Members of the Muslim community in Medway are taking to the streets to support the elderly who are self isolating in the wake of coronavirus.
People who attend the Nasir Mosque on Richmond Road, Gillingham, are posting leaflets with their contact information so people avoiding face to face communication can ask for help.
Safeer Khan, Imam of the mosque, is working with ten other people from the community to deliver the leaflets to elderly people's homes.
He said: "If they need anything, then our younger members who are fit and healthy will get those things for them so they don't have to be in a difficult position of risk."
"We love our neighbours and we want to reach out to them, so we can help those people who can't leave their house right now."
Mr Khan added: "At the end of the day, regardless of what we believe in and what is our background, we can always helps each other as human beings.
"In this difficult time where we're all fighting the same invisible enemy, we can all work together and come together."
Although community events at the mosque have been cancelled, people are still able to attend for prayers if they want to.

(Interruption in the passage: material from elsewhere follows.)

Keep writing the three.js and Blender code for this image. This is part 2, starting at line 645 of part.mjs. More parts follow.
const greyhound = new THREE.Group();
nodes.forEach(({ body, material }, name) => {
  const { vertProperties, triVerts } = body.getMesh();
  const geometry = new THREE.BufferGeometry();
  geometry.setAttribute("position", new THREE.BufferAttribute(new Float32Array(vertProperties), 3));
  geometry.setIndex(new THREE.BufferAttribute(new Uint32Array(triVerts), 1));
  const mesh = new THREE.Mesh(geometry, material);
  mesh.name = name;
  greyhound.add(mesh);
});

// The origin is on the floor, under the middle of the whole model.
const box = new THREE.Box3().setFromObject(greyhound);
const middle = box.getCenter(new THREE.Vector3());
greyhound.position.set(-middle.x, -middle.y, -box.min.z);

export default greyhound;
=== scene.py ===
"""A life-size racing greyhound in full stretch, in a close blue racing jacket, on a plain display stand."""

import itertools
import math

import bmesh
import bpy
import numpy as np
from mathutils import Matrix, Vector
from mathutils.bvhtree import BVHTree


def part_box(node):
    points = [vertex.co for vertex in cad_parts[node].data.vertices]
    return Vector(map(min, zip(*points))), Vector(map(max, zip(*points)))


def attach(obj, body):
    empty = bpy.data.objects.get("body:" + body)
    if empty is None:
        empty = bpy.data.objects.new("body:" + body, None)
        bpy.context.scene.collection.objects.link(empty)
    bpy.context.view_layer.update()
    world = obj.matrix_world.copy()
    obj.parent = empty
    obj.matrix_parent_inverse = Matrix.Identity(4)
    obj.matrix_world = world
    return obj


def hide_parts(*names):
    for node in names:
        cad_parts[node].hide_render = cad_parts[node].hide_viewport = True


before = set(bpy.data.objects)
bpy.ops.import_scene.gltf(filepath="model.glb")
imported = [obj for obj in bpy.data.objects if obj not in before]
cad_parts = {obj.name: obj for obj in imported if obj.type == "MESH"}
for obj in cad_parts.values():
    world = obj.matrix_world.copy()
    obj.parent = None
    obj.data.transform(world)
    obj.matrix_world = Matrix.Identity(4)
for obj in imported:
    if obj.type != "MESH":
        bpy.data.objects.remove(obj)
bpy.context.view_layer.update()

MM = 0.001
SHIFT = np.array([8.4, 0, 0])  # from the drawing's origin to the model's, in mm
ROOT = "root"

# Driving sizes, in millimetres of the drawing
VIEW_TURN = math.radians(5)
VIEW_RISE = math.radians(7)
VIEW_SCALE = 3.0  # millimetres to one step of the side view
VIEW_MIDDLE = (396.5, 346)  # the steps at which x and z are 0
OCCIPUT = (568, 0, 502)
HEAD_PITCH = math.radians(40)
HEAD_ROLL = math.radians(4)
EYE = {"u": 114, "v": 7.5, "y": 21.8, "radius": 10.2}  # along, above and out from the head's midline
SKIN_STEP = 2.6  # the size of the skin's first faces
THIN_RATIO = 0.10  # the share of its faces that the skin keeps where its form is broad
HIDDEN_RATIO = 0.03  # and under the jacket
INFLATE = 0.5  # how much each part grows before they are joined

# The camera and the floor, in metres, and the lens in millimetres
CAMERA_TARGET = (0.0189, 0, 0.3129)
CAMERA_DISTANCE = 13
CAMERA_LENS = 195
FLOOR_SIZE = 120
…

Mr Khan said: "We're encouraging people not to come if they have vulnerable people in their house.
"We're praying for people who are infected and have sadly died, and praying we can get over this challenge as quickly as possible."

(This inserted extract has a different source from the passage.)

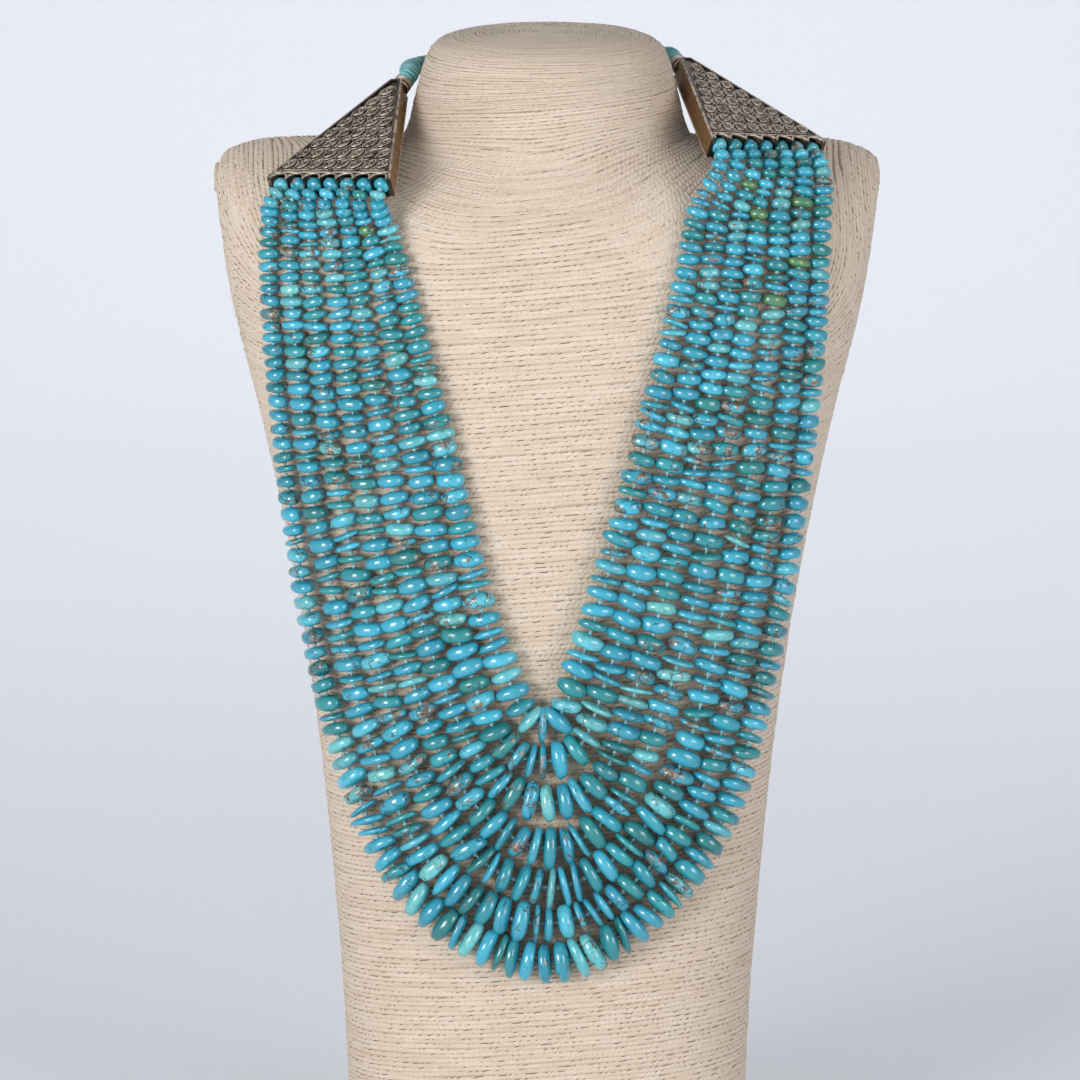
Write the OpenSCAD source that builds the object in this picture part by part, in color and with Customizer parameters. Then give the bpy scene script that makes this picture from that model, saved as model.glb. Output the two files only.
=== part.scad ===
// Layered necklace of seven graduated strings of turquoise discs between two
// triangular silver end caps, worn by a twine-wound neck bust.
// X runs to the viewer's right, Y away from the viewer, Z up. The origin is the
// centre of the bust's flat base.

/* [Bust] */
// Factor on the bust's depth, front and back
bust_depth = 1; // [0.98:0.01:1.04]
// Points in each ring of the bust's surface
bust_sides = 52; // [40:4:60]

/* [End caps] */
// Width of a cap along its open edge
cap_w = 44.2; // [44:0.1:45]
// Height of a cap from its open edge to its blunt tip
cap_h = 57; // [54:1:58]
// Thickness of a cap
cap_t = 7.2; // [7.1:0.1:7.4]
// Thickness of the sheet that a cap is made of
cap_wall = 0.7; // [0.6:0.05:0.8]
// Height of the raised filigree
relief_h = 0.5; // [0.3:0.1:0.6]
// Rows of oval motifs on a cap
motif_rows = 8; // [6:1:8]

/* [Beads] */
// Distance between the strings where they leave a cap
hole_pitch = 6.02; // [5.98:0.01:6.05]
// Radius of the smallest beads, at the caps
bead_r_cap = 2.6; // [2.4:0.05:2.6]
// Growth of the bead radius for each millimetre of string
bead_r_growth = 0.01; // [0.009:0.0005:0.01]
// Spacing of the smallest beads
bead_pitch_cap = 3.3; // [3.2:0.1:3.5]
// Spacing of the largest beads
bead_pitch_low = 5.2; // [5.1:0.1:5.4]
// Thickness of a bead as a share of its spacing
bead_fill = 0.6; // [0.5:0.01:0.62]
// Radius of the hole drilled through a bead
bead_bore_r = 1; // [0.95:0.05:1.05]
// Radius of the stringing thread
thread_r = 0.3; // [0.25:0.05:0.3]

/* [Neck cord] */
// Radius of the cord behind the neck
cord_r = 3.1; // [2.8:0.1:3.1]

/* [Hidden] */

twine_colour = [0.80, 0.71, 0.60];
silver_colour = [0.42, 0.38, 0.36];
turquoise_colour = [0.20, 0.62, 0.74];
thread_colour = [0.45, 0.74, 0.74];

// What lies on the bust stays this far off it
seat_gap = 0.5;

// Cross-sections of the shoulders and body: height, half width, depth in front of
// the axis, depth behind it, and the exponent that squares the outline off
BODY_W = 1;
BODY_FRONT = 2;
BODY_BACK = 3;
BODY_EXP = 4;
body_rows = [
    [0, 65.5, 41, 38, 2.5],
    [33, 66.5, 42, 38, 2.5],
    [65, 68, 44, 39, 2.5],
    [103, 71, 46.5, 40, 2.45],
    [130, 73.5, 48, 40, 2.4],
    [160, 77, 49.5, 41, 2.35],
    [200, 83, 51, 42, 2.3],
    [255, 93, 52, 43, 2.3],
    [285, 99.5, 51, 43, 2.4],
    [305, 103.5, 48.5, 42, 2.55],
    [320, 106.5, 43.5, 39, 2.65],
    [331, 108, 35.5, 33, 2.7],
    [336, 107.8, 27.5, 28, 2.7],
    [340, 106.8, 20.5, 23, 2.7],
    [343, 104.5, 14, 17, 2.7],
    [345.5, 97, 7, 9, 2.7],
];
body_top = 345.6;

// Cross-sections of the neck and the slope at its foot, all ellipses: height,
// half width, depths
neck_rows = [
    [220, 50, 25, 20],
    [255, 66, 38, 30],
    [285, 77, 46, 37],
    [305, 77, 46.5, 38.5],
    [322, 69, 44.5, 38],
    [333, 61, 42.5, 37],
    [341, 52, 39.5, 36],
    [348, 46.5, 37, 35],
    [357, 44, 35.5, 34],
    [364, 42.3, 34.5, 33.5],
    [370, 40.5, 33.5, 33],
    [374.5, 38.5, 31, 31.5],
    [377.2, 35, 27.5, 28.5],
    [378.8, 28, 21, 22],
    [379.4, 14, 10.5, 10.5],
];
neck_exp = 2;
// The top of the neck falls toward the front by this slope, which grows in
// between the two heights
top_slope = 0.14;
slope_from = 345;
slope_to = 370;
// Sharpness of the fillet between the neck and the shoulders
union_exp = 7;
// Rings crowd toward the shoulder ends by this factor
side_crowding = 0.5;

ring_heights = [
    for (z = [0 : 20 : 240]) z,
    254, 267, 279, 290, 300, 308.5, 316, 323, 329, 334, 338, 341, 343.5, 345.4,
    346.3, 348.5, 352, 357, 362, 367, 371.5, 374.5, 376.6, 378, 378.9, 379.4];

// Depths between which front_y looks for the bust's front, and how often it
// halves that range
search_front = -75;
search_near = -0.5;
search_steps = 15;
// Step over which the slope of the bust's front is measured
probe = 1.5;

// Value of a column at a height, on a smooth curve through the rows
function row_below(rows, z, i = 0) =
    i >= len(rows) - 2 || rows[i + 1][0] > z ? i : row_below(rows, z, i + 1);
function hermite(a, b, c, d, fa, fb, fc, fd, t) =
    let (m0 = (fc - fa) / (c - a) * (c - b),
         m1 = (fd - fb) / (d - b) * (c - b))
    (2 * t ^ 3 - 3 * t ^ 2 + 1) * fb + (t ^ 3 - 2 * t ^ 2 + t) * m0
    + (3 * t ^ 2 - 2 * t ^ 3) * fc + (t ^ 3 - t ^ 2) * m1;
function column_at(rows, z, col) =
    let (i = row_below(rows, z),
         last = len(rows) - 1,
         a = rows[max(i - 1, 0)],
         b = rows[i],
         c = rows[i + 1],
         d = rows[min(i + 2, last)],
         before = i == 0 ? b[0] - 1 : a[0],
         after = i + 2 > last ? c[0] + 1 : d[0])
    hermite(before, b[0], c[0], after, a[col], b[col], c[col], d[col],
        min(1, max(0, (z - b[0]) / (c[0] - b[0]))));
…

As well as purchasing shopping for those in isolation, Mr Khan said it is just as important offering an olive branch to those who are feeling lonely during this time.
He said: "People are frightened - they might not need food or items, but they might just want someone to reassure them and talk to them.
"We want to reassure people that everything will be fine."
"In this difficult time where we're all fighting the same invisible enemy, we can all work together and come together..."
Last year, Mr Khan joined other faith leaders from across Medway to take part in a special inter faith podcast, which focused on ways faith communities with differing views could come together for a common good.
Mr Khan was joined by Saju Muthalay, Vicar of St. Marks Church in Gillingham, and Dalia Halpern-Matthews who represented Chatham Memorial Synagogue.
Mrs Halpern-Matthews described the help offered by the Muslim community after the Memorial Synagogue was attacked with damage to gravestones and excrement smeared on the door.
She said: "We had three different Muslim communities here in Medway who reached out to us, and Safeer's community even went so far as to ask, 'if you need some physical help in the cemetery,' you know.
"It was just an extraordinary thing."